First time I tried this lovely Turkish dish was many years ago at my friend Candans, I fell in love with them! Even though the qofte or meatball might not be traditional, it’s my way ( I should say mama’s way) of making a moist and flavourful meatball, for the most part I would say it’s the same, but mama always moistens her bread with milk, and since forever has added a bit of ketchup, so I do the same.
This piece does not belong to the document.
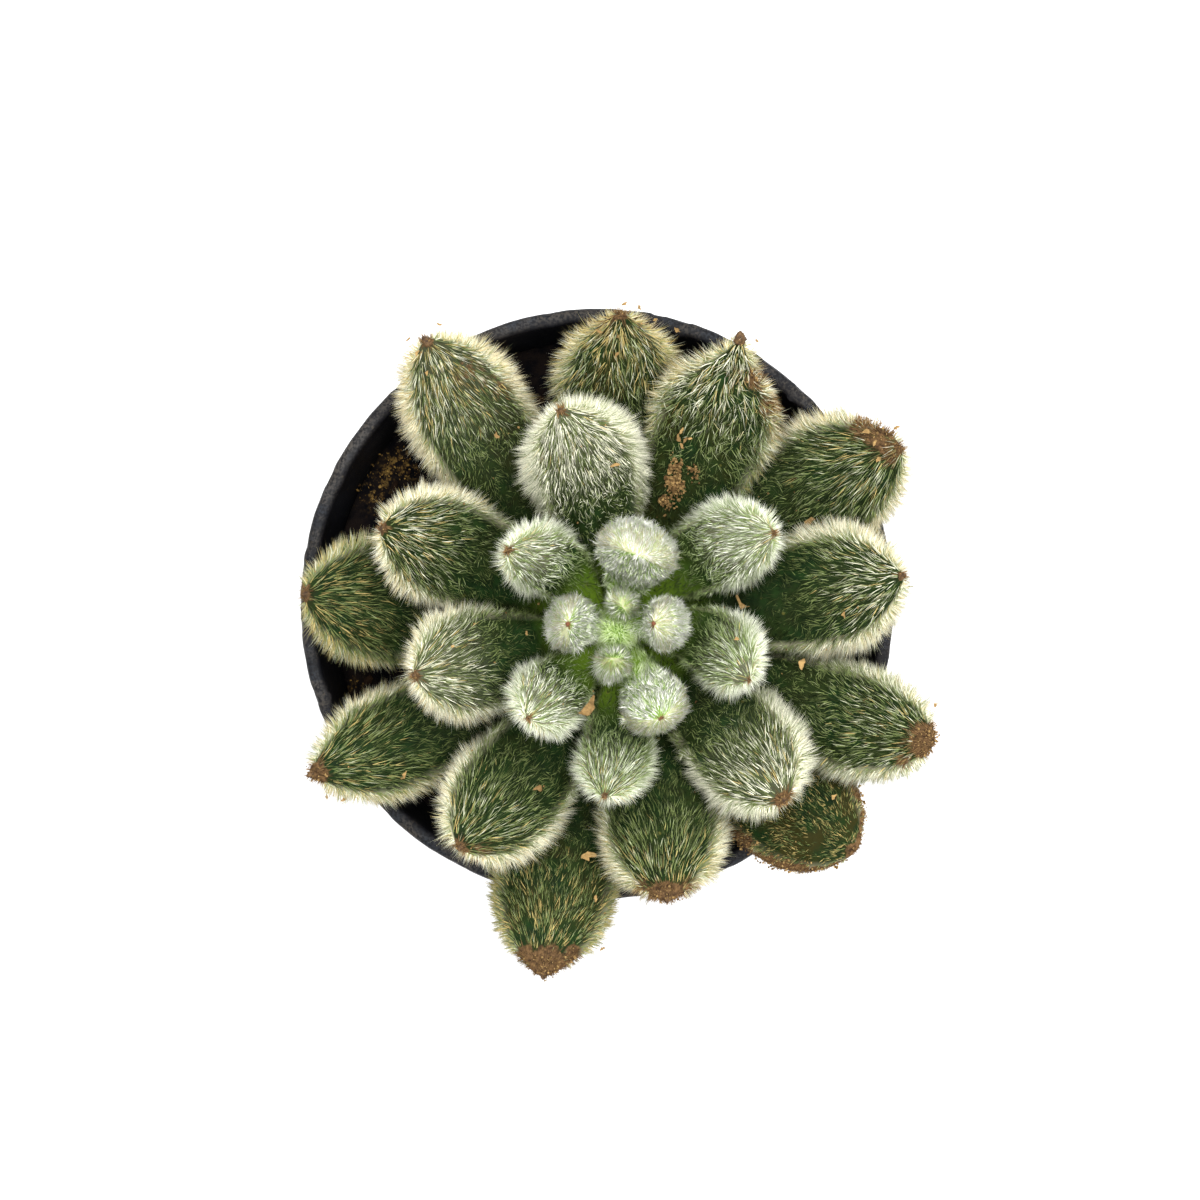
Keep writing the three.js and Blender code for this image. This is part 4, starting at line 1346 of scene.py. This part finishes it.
def soil_height(x, y):
    """How far the lumps and grit stand out of the soil's mounds"""
    soil = bpy.context.scene.echeveria_soil
    place = Vector((x, y, 0))
    lumps = noise.noise(place * 260.0) + 0.7 * noise.noise(place * 620.0)
    grit = 0.45 * noise.noise(place * 1500.0)
    return soil.relief * (lumps + grit)


def soil_piece():
    """The soil as one filled column with a lumpy top"""
    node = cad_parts["soil"].data
    tree = BVHTree.FromPolygons([v.co.copy() for v in node.vertices],
                                [list(face.vertices) for face in node.polygons])
    low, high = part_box("soil")
    top_radius, foot_radius = high.x, 22.7 * MM
    sides, rings, inside = 170, 52, 0.995
    turn = turns_round(sides)
    rows = []
    for ring in range(rings, 0, -1):
        radius = top_radius * ring / rings
        row = []
        for angle in turn:
            x, y = radius * math.cos(angle), radius * math.sin(angle)
            hit = tree.ray_cast(Vector((x * inside, y * inside, OVERHEAD)), DOWN)[0]
            ground = hit.z if hit and hit.z > SOIL_LEVEL - 2 * MM else SOIL_LEVEL
            row.append([x, y, ground + soil_height(x, y)])
        rows.append(row)
    wall = []
    for share in (0.0, 0.34, 0.67):
        radius = foot_radius + (top_radius - foot_radius) * share
        height = low.z + (SOIL_LEVEL - low.z) * share
        wall.append([[radius * math.cos(angle), radius * math.sin(angle), height] for angle in turn])
    rows = np.array(wall + rows)
    points = np.concatenate([rows.reshape(-1, 3), [[0, 0, low.z]], [[0, 0, SOIL_LEVEL + soil_height(0, 0)]]])
    faces = closed_faces(len(rows), sides)
    piece = mesh_piece("potting_soil", points, faces, soil_material())
    golden = np.zeros(len(points))
    for x, y, spread, strength in SOIL_BITS:
        middle = np.array(photo_point(x, y, SOIL_LEVEL))
        away = np.linalg.norm((points - middle)[:, :2], axis=1) / (spread * PIXEL)
        thick = strength * (1 - eased(away, 0.5, 1.8))
        golden = np.maximum(golden, thick * (points[:, 2] > SOIL_LEVEL - 2 * MM))
    set_mask(piece, "golden", golden)
    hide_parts("soil")
    return piece


def soil_crumbs():
    """Loose crumbs of soil and bark, and the golden bits that the photograph shows"""
    soil = bpy.context.scene.echeveria_soil
    rng = np.random.default_rng(SOIL_SEED)
    tree = tree_of(["potting_soil"])
    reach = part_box("soil")[1].x - 1.0 * MM
    parts = []
    for _ in range(soil.crumbs):
        radius, turn = reach * math.sqrt(rng.random()), rng.random() * 2 * math.pi
        x, y = radius * math.cos(turn), radius * math.sin(turn)
        hit = tree.ray_cast(Vector((x, y, OVERHEAD)), DOWN)[0]
        size = (0.22 + 0.75 * rng.random() ** 3) * MM
        points, faces = crumb(rng, np.array(hit), size, 0.45 + 0.5 * rng.random())
        parts.append((points + [0, 0, size * 0.3], faces, rng.random() ** 2.2))
    piece_of_parts("soil_crumbs", parts, crumb_material("bark_crumbs", soil.dark, soil.bark))
    parts = []
    for x, y, spread, strength in SOIL_BITS:
        for _ in range(int(BITS_IN_PATCH * strength)):
            spot = np.array([x, y]) + rng.normal(size=2) * spread
            place, _ = lying_at(tree, *spot, 0.1 * MM)
            points, faces = crumb(rng, place, (0.06 + 0.16 * rng.random() ** 2) * MM, 0.5)
            parts.append((points, faces, rng.random()))
    piece_of_parts("golden_soil_bits", parts, crumb_material("golden_bits", soil.gold, soil.bark))


def stem_piece():
    """The short stem, smoothed from its CAD solid and made slightly uneven"""
    bm = welded("stem")
    bmesh.ops.subdivide_edges(bm, edges=bm.edges, cuts=2, use_grid_fill=True, smooth=0.4)
    low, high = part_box("stem")
    for v in bm.verts:
        out = Vector((v.co.x - STEM_AXIS.x, v.co.y - STEM_AXIS.y, 0))
        if out.length > 0.3 * MM:
            v.co += out.normalized() * 0.12 * MM * noise.noise(v.co * 500.0)
    bmesh.ops.triangulate(bm, faces=bm.faces)
    points, faces = points_and_faces(bm)
    piece = mesh_piece("fleshy_stem", points, [faces], stem_material())
    set_mask(piece, "up", (points[:, 2] - low.z) / (high.z - low.z))
    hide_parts("stem")
    return piece


# Operators

class ECHEVERIA_OT_pot(bpy.types.Operator):
    """Builds the nursery pot with its drainage slots and worn rim"""
    bl_idname = "echeveria.pot"
    bl_label = "Nursery Pot"

    def execute(self, context):
        pot_piece()
        return {"FINISHED"}


class ECHEVERIA_OT_soil(bpy.types.Operator):
    """Builds the potting soil and the crumbs that lie on it"""
    bl_idname = "echeveria.soil"
    bl_label = "Potting Soil"

    def execute(self, context):
        soil_piece()
        soil_crumbs()
        return {"FINISHED"}


class ECHEVERIA_OT_stem(bpy.types.Operator):
    """Builds the short fleshy stem"""
    bl_idname = "echeveria.stem"
    bl_label = "Stem"

    def execute(self, context):
        stem_piece()
        return {"FINISHED"}


class ECHEVERIA_OT_leaves(bpy.types.Operator):
    """Builds the skin of all 27 leaves"""
    bl_idname = "echeveria.leaves"
    bl_label = "Leaves"

    def execute(self, context):
        leaf = context.scene.echeveria_leaf
        skins = {
            "old": skin_material("old_leaf_skin", leaf.deep, leaf.light, leaf.light, 0.30),
            "grown": skin_material("grown_leaf_skin", leaf.deep, leaf.light, leaf.lime, 0.34),
            "young": skin_material("young_leaf_skin", leaf.deep, leaf.light, leaf.lime, 0.56),
            "bud": skin_material("bud_skin", leaf.pale, leaf.pale, leaf.lime, 0.45),
        }
        for form in leaf_forms():
            leaf_piece(form, skins[coat_of(form.number)])
        return {"FINISHED"}


class ECHEVERIA_OT_fur(bpy.types.Operator):
    """Grows the hairs on all leaves and on the growing point"""
    bl_idname = "echeveria.fur"
    bl_label = "Fur"

    def execute(self, context):
        fur = context.scene.echeveria_fur
        coats = {age: fur_material(f"{age}_leaf_fur", fur.shade, fur.middle, fur.cream)
                 for age in ("old", "grown")}
        coats["young"] = fur_material("young_leaf_fur", fur.shade, fur.frosted, fur.hoar)
        coats["bud"] = fur_material("bud_fur", fur.fresh, fur.soft, fur.white)
        for form in leaf_forms():
            fur_piece(form, coats[coat_of(form.number)])
        stem_fuzz()
        return {"FINISHED"}


class ECHEVERIA_OT_debris(bpy.types.Operator):
    """Adds the dried leaf tips and the crumbs caught in the fur"""
    bl_idname = "echeveria.debris"
    bl_label = "Dried Tips and Debris"

    def execute(self, context):
        debris = context.scene.echeveria_debris
        rng = np.random.default_rng(DEBRIS_SEED)
        parts = [dried_tip(form, rng) for form in leaf_forms() if form.look["tip"] > 0]
        piece_of_parts("dried_tips", parts, dry_tip_material(), mask="ruddy", smooth=True)
        tree = tree_of([f"blade_{n:02d}" for n in range(1, LEAF_COUNT + 1)] + ["nursery_pot"])
        parts = flake_parts(tree, rng) + clump_parts(tree, rng) + grain_parts(debris.grains, rng)
        piece_of_parts("caught_debris", parts, crumb_material("dry_flakes", debris.tan, debris.rust))
        return {"FINISHED"}


class ECHEVERIA_OT_stage(bpy.types.Operator):
    """Sets the floor, the soft light from all round, the large light overhead and the camera"""
    bl_idname = "echeveria.stage"
    bl_label = "Stage"

    def execute(self, context):
        scene, stage = context.scene, context.scene.echeveria_stage
        mesh = bpy.data.meshes.new("floor")
        reach = 3.0
        corners = [(-reach, -reach, 0), (reach, -reach, 0), (reach, reach, 0), (-reach, reach, 0)]
        mesh.from_pydata(corners, [], [(0, 1, 2, 3)])
        floor = bpy.data.objects.new("floor", mesh)
        scene.collection.objects.link(floor)
        mesh.materials.append(floor_material())
        floor.location.z = -0.02 * MM
        world = bpy.data.worlds.new("soft_sky")
        world.use_nodes = True
        world.node_tree.nodes["Background"].inputs[0].default_value = (1, 1, 1, 1)
        world.node_tree.nodes["Background"].inputs[1].default_value = stage.sky
        scene.world = world
        light = bpy.data.lights.new("key", "AREA")
        light.shape, light.size, light.energy = "DISK", 1.5, stage.key
        lamp = bpy.data.objects.new("key", light)
        lamp.location = (0.12, 0.16, 1.2)
        lamp.rotation_euler = (Vector((0, 0, 0.06)) - lamp.location).to_track_quat("-Z", "Y").to_euler()
        scene.collection.objects.link(lamp)
        view = bpy.data.cameras.new("overhead")
        view.lens, view.sensor_width, view.clip_start = CAMERA_LENS, SENSOR, 0.01
        camera = bpy.data.objects.new("overhead", view)
        camera.location = CAMERA_PLACE
        scene.collection.objects.link(camera)
        scene.camera = camera
        scene.view_settings.view_transform = "Standard"
        return {"FINISHED"}


STEPS = (ECHEVERIA_OT_pot, ECHEVERIA_OT_soil, ECHEVERIA_OT_stem, ECHEVERIA_OT_leaves, ECHEVERIA_OT_fur,
         ECHEVERIA_OT_debris, ECHEVERIA_OT_stage)
SETTINGS = {"echeveria_pot": PotSettings, "echeveria_soil": SoilSettings, "echeveria_leaf": LeafSettings,
            "echeveria_fur": FurSettings, "echeveria_debris": DebrisSettings,
            "echeveria_stage": StageSettings}


class ECHEVERIA_PT_panel(bpy.types.Panel):
    """Lists the settings and steps of the echeveria"""
    bl_label = "Echeveria"
    bl_idname = "ECHEVERIA_PT_panel"
    bl_space_type = "VIEW_3D"
    bl_region_type = "UI"
    bl_category = "Echeveria"

    def draw(self, context):
        for name in SETTINGS:
            box = self.layout.box()
            settings = getattr(context.scene, name)
            box.label(text=name.split("_")[1].title())
            for key in settings.bl_rna.properties.keys():
                if key not in ("rna_type", "name"):
                    box.prop(settings, key)
        for step in STEPS:
            self.layout.operator(step.bl_idname)


def register():
    for kind in (*SETTINGS.values(), *STEPS, ECHEVERIA_PT_panel):
        bpy.utils.register_class(kind)
    for name, kind in SETTINGS.items():
        setattr(bpy.types.Scene, name, PointerProperty(type=kind))


def unregister():
    for name in SETTINGS:
        delattr(bpy.types.Scene, name)
    for kind in reversed((*SETTINGS.values(), *STEPS, ECHEVERIA_PT_panel)):
        bpy.utils.unregister_class(kind)


def main():
    register()
    for step in STEPS:
        group, name = step.bl_idname.split(".")
        getattr(getattr(bpy.ops, group), name)()


if __name__ == "__main__":
    main()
I use my own tomato-sauce for this as it just so much tastier than store bought, but of course if you don’t have any, get the best tasting plain tomato sauce, I recommend buying a can of diced tomatoes and pureeing them, when I am out of homemade that is what I do.
For meatballs:
- 1 lb ground beef
- 1 chopped onion
- 2 pieces of bread
- 1/4 cup bread crumbs
- splash of milk
- 1 egg
- 1 tbsp ketchup
- 1/2 tsp seasoning salt
- 1/2 tsp garlic salt
- 1/4 tsp black pepper
- 1 tsp cumin
- salt to season
- 2 medium or large eggplant
- 1 tomato
- 1 cubenelle pepper
- tooth picks
- 1 cup tomato sauce
Prepare the tomato and peppers on toothpicks for garnish, as seen the photo below.
Cut eggplant from the top to bottom in thin strips not too thin, enough to be able to fry and wrap the meatballs. Fry the eggplant in a pan with oil season with salt.
Place on a paper towel lined pan to soak oil; set aside.
Take bread and soak in milk along with the bread crumbs (if it’s too dry add more milk), add to bowl with meat, add the egg.
Add seasonings, onion and ketchup. Mix in all ingredients well, shape into meatballs. If you want you can add other seasonings to your liking.
Take a piece of eggplant place meat ball in the middle, use the toothpick to close up the wrap.
Spread the tomato sauce on bottom of 13 x 9 inch glass pan. Lay the eggplant rolls on top of sauce. Cover and bake at 350 for 45 mins or until meatballs are cooked.
Wow, what a cool idea. I was searching for a innovative recipe with eggplants, gotta try this one for sure. Thanks for sharing.